■ Records

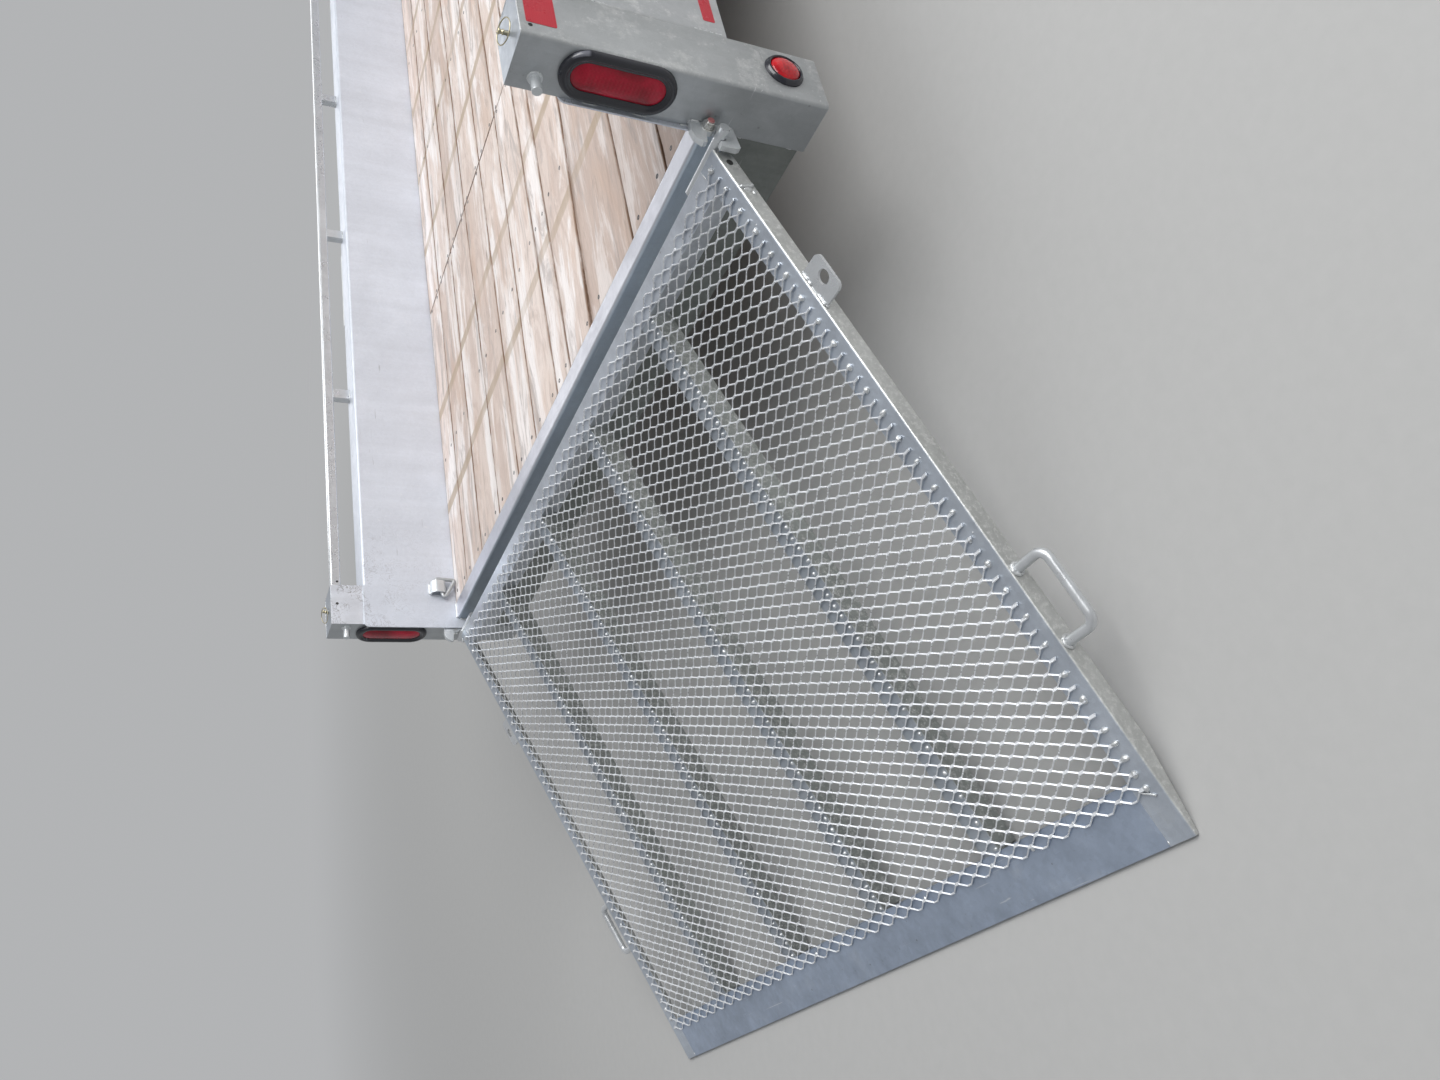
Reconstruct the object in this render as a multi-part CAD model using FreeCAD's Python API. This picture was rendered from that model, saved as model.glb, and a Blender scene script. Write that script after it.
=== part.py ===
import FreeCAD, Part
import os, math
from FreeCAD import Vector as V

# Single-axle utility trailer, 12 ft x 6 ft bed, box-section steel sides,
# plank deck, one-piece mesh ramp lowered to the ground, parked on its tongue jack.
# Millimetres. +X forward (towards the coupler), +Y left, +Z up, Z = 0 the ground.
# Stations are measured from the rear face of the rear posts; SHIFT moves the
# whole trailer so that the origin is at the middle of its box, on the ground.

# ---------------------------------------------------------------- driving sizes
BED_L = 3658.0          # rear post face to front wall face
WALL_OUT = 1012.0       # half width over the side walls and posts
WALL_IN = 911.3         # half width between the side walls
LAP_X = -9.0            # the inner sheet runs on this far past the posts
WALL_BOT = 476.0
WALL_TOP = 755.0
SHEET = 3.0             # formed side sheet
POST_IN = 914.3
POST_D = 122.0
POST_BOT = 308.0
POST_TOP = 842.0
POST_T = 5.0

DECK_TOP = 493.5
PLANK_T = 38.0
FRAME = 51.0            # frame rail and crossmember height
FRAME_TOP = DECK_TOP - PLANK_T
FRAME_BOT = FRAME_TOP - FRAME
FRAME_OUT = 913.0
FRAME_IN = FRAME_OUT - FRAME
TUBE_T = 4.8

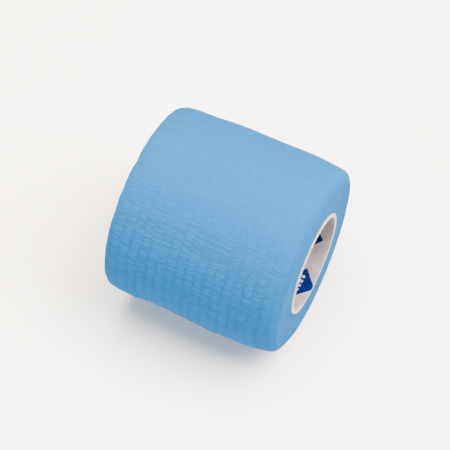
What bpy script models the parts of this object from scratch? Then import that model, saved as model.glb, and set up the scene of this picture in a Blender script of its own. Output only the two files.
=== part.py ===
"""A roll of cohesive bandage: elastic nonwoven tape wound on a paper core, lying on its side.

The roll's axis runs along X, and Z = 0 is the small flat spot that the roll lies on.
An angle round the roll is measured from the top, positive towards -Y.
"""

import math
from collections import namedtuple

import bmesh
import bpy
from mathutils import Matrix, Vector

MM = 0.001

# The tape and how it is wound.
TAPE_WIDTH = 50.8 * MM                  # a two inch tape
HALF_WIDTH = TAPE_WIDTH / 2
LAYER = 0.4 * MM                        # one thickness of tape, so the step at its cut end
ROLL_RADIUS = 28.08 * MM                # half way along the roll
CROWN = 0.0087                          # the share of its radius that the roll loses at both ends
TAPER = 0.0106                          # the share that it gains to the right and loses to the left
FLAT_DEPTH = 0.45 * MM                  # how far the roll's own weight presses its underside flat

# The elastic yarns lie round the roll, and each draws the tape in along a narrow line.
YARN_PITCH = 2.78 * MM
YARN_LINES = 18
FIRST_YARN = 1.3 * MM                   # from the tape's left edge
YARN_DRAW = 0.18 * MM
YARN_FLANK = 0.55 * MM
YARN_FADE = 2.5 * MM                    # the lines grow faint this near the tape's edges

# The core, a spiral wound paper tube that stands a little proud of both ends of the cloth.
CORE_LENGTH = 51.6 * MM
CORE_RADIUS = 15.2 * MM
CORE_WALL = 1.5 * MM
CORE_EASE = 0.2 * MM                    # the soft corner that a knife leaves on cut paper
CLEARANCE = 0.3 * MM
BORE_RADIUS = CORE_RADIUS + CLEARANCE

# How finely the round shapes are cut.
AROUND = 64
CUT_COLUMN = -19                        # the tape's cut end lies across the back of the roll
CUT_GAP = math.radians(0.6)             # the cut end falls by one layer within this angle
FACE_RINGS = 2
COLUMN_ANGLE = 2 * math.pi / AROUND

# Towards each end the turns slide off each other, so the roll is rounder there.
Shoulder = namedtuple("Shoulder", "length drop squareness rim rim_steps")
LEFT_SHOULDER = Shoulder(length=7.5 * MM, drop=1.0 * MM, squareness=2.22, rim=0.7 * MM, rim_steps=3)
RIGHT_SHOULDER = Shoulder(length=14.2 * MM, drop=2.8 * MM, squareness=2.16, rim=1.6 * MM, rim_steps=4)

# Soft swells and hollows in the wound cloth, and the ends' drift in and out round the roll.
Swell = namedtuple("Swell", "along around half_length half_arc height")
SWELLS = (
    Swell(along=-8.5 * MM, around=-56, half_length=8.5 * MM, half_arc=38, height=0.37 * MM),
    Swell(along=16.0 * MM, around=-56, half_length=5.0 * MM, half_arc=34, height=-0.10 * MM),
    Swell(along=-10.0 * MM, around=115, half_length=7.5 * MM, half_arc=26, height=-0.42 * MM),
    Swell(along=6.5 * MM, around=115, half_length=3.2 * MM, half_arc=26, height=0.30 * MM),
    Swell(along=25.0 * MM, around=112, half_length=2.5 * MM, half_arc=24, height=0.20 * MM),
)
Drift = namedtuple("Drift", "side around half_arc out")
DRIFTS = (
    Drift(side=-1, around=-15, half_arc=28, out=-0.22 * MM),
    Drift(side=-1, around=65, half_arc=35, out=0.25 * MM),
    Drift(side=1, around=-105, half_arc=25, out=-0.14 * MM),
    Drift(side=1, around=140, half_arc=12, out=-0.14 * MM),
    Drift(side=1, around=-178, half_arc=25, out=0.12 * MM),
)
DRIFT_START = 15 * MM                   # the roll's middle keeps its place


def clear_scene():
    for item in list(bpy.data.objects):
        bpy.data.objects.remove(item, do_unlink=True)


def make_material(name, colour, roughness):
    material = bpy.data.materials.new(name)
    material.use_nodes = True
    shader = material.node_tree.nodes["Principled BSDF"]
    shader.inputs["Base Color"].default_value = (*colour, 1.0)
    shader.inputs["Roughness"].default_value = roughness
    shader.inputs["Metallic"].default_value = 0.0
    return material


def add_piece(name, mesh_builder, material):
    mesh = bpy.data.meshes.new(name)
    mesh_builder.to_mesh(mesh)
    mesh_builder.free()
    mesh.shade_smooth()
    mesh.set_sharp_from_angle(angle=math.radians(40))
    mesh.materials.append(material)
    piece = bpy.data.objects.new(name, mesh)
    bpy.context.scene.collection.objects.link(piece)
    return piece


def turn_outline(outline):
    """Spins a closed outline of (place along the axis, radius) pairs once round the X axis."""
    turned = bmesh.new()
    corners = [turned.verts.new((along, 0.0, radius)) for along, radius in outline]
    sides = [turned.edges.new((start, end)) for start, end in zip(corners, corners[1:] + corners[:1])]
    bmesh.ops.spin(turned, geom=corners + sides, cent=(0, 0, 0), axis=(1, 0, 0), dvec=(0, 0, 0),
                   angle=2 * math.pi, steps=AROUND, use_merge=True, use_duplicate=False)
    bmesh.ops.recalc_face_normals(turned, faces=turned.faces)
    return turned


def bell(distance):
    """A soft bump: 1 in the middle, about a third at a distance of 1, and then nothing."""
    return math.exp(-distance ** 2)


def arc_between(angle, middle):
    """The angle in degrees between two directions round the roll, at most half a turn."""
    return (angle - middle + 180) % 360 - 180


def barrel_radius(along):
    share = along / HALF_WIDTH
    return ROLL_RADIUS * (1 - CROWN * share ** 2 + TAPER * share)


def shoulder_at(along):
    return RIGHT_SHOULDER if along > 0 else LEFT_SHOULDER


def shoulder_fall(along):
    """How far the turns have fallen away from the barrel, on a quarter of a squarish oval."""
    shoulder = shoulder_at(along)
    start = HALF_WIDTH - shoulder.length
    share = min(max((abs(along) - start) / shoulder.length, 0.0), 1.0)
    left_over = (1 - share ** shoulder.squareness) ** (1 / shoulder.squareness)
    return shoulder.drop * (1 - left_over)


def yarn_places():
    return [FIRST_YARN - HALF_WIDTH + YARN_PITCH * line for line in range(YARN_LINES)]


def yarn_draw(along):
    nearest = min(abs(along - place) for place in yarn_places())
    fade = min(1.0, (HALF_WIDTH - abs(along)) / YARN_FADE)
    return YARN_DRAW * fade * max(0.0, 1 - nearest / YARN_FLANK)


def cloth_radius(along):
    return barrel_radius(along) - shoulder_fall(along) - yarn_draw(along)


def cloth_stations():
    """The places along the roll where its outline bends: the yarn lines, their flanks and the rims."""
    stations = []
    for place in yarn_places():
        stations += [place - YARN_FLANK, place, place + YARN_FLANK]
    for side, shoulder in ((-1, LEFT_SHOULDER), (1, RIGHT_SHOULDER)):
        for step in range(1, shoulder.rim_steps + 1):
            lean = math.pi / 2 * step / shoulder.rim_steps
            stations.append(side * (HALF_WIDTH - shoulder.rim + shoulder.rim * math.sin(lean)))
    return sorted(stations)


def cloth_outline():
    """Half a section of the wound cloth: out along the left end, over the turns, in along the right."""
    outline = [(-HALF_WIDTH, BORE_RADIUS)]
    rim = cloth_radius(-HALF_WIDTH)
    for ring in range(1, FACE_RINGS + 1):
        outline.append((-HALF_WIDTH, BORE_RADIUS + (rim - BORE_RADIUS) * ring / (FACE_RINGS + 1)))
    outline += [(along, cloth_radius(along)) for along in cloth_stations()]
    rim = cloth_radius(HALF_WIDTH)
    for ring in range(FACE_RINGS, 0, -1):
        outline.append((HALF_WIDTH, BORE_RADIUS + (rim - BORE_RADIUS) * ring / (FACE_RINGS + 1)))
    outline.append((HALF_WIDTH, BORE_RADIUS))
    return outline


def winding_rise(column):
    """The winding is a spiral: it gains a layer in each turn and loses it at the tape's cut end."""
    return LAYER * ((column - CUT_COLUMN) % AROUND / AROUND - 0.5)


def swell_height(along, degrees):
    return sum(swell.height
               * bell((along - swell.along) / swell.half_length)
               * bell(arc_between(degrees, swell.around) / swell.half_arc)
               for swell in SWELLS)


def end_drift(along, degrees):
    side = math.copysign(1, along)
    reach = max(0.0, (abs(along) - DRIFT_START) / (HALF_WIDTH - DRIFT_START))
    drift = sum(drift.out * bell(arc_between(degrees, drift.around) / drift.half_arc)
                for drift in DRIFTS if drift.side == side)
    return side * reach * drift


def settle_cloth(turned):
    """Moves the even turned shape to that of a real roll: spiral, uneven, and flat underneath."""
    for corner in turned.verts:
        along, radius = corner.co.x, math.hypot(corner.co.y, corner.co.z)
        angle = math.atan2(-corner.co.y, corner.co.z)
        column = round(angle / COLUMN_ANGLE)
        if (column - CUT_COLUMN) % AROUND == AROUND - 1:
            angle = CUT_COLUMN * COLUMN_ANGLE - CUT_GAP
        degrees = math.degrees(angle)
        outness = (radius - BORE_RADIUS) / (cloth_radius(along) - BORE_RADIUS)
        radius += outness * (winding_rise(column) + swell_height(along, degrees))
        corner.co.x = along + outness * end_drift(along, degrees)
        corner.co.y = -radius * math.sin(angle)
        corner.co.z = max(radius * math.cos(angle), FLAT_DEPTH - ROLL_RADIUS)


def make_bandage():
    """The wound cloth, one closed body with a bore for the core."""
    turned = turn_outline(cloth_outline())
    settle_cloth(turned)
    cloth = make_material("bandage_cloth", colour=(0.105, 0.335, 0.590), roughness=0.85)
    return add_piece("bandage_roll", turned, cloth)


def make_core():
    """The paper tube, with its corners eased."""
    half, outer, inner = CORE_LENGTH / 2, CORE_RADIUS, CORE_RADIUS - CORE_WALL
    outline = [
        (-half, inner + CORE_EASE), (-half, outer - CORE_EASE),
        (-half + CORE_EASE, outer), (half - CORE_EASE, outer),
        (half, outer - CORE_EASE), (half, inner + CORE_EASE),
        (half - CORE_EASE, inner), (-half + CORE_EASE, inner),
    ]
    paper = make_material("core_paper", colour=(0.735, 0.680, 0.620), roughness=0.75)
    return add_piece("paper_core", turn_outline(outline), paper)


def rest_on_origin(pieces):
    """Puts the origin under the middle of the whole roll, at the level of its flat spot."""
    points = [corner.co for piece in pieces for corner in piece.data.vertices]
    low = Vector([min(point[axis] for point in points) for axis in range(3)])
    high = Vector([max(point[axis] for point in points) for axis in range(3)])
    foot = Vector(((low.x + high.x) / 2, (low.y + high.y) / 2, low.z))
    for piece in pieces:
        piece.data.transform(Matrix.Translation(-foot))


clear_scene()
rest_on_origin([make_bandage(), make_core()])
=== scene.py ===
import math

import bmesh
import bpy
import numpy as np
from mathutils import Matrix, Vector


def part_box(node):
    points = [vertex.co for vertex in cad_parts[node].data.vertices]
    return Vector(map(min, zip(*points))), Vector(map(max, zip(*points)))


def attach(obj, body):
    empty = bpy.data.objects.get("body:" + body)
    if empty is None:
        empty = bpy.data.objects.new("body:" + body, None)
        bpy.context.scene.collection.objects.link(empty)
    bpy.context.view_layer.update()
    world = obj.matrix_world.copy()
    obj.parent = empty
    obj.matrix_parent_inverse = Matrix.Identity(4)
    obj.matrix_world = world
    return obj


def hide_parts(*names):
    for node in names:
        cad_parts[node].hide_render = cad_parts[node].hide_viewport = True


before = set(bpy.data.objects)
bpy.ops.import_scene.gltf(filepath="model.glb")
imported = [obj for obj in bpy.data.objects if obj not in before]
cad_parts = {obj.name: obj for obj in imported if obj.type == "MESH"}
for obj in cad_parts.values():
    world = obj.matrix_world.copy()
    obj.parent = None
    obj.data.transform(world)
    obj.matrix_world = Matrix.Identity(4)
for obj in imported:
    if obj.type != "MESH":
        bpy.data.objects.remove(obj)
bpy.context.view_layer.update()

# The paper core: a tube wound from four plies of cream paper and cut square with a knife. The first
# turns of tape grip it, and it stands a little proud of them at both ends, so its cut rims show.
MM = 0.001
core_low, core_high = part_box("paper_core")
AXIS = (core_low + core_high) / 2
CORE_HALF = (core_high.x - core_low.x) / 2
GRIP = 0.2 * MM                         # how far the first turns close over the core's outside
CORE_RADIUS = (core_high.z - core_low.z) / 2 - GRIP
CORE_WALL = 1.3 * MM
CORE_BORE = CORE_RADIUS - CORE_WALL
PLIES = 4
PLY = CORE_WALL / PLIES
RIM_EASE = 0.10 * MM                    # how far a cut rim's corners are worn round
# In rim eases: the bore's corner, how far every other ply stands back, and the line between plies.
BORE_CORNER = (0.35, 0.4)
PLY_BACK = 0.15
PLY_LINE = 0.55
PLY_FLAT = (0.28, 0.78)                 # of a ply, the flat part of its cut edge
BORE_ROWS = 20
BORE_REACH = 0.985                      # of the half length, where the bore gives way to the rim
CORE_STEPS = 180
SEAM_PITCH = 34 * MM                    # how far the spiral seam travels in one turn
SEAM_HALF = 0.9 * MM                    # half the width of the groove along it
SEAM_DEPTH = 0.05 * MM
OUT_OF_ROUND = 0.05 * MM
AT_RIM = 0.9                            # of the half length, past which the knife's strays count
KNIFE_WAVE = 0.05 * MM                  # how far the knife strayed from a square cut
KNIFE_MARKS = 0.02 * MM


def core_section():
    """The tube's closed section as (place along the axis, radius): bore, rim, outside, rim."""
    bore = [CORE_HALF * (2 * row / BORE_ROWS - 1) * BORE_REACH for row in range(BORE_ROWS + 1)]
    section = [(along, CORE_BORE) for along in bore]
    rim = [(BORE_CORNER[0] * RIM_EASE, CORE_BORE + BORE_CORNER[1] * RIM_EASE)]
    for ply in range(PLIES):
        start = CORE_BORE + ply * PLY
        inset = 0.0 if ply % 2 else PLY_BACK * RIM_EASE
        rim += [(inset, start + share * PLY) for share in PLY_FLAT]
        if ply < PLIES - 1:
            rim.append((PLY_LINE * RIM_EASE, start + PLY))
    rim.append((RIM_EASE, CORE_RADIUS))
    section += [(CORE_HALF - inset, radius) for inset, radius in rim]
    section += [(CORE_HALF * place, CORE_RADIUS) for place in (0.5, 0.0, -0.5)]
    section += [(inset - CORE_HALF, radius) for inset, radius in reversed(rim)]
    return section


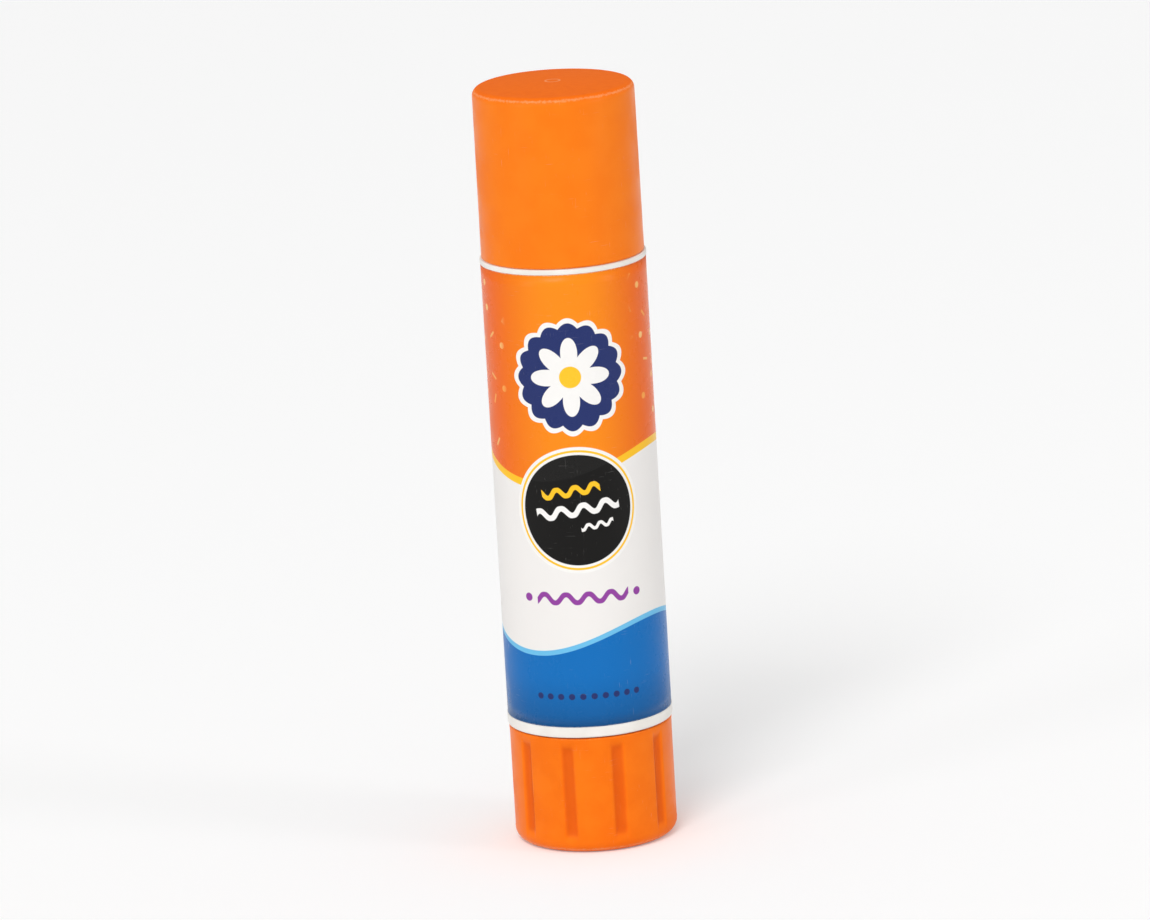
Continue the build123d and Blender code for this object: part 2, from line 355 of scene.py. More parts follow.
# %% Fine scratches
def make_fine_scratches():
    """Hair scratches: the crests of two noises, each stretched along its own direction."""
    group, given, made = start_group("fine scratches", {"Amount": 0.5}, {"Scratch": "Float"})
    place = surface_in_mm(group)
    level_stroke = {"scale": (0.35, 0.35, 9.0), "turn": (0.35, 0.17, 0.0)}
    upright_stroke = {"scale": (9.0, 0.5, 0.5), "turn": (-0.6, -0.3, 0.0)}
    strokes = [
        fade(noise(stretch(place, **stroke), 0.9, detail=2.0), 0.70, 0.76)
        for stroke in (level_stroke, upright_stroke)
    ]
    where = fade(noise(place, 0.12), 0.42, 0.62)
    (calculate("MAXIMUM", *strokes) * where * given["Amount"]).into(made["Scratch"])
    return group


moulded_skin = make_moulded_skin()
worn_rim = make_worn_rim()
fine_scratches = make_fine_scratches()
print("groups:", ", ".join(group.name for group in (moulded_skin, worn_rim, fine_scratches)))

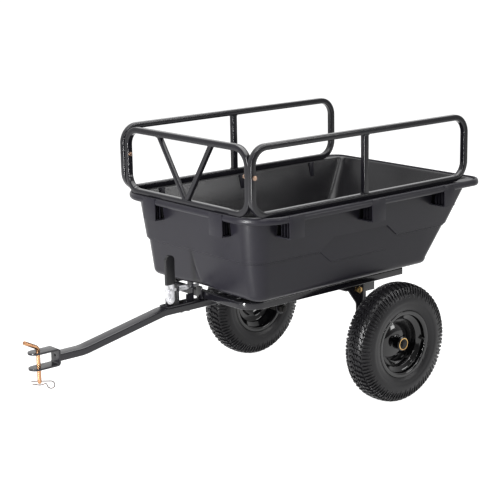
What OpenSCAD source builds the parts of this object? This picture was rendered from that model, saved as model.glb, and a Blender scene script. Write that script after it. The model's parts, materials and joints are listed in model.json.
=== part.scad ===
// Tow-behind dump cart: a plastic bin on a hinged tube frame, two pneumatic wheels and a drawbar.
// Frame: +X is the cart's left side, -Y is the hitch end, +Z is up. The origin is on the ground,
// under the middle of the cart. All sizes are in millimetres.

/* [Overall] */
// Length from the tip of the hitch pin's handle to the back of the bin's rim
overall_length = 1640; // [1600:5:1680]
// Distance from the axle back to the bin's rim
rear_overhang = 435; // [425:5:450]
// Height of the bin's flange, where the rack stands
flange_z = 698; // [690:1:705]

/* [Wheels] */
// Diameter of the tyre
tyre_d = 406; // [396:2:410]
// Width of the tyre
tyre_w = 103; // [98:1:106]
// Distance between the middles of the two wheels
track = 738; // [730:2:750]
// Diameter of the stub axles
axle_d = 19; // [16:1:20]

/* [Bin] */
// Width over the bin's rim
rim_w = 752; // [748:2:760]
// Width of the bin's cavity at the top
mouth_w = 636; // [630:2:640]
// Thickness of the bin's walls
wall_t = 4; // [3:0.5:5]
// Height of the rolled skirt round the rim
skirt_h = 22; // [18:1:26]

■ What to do
Retype exactly the lines above, from the one with "What bpy script" through the one with "YARN_FADE = 2.5", inclusive.

■ Result of this exercise
What bpy script models the parts of this object from scratch? Then import that model, saved as model.glb, and set up the scene of this picture in a Blender script of its own. Output only the two files.
=== part.py ===
"""A roll of cohesive bandage: elastic nonwoven tape wound on a paper core, lying on its side.

The roll's axis runs along X, and Z = 0 is the small flat spot that the roll lies on.
An angle round the roll is measured from the top, positive towards -Y.
"""

import math
from collections import namedtuple

import bmesh
import bpy
from mathutils import Matrix, Vector

MM = 0.001

# The tape and how it is wound.
TAPE_WIDTH = 50.8 * MM                  # a two inch tape
HALF_WIDTH = TAPE_WIDTH / 2
LAYER = 0.4 * MM                        # one thickness of tape, so the step at its cut end
ROLL_RADIUS = 28.08 * MM                # half way along the roll
CROWN = 0.0087                          # the share of its radius that the roll loses at both ends
TAPER = 0.0106                          # the share that it gains to the right and loses to the left
FLAT_DEPTH = 0.45 * MM                  # how far the roll's own weight presses its underside flat

# The elastic yarns lie round the roll, and each draws the tape in along a narrow line.
YARN_PITCH = 2.78 * MM
YARN_LINES = 18
FIRST_YARN = 1.3 * MM                   # from the tape's left edge
YARN_DRAW = 0.18 * MM
YARN_FLANK = 0.55 * MM
YARN_FADE = 2.5 * MM                    # the lines grow faint this near the tape's edges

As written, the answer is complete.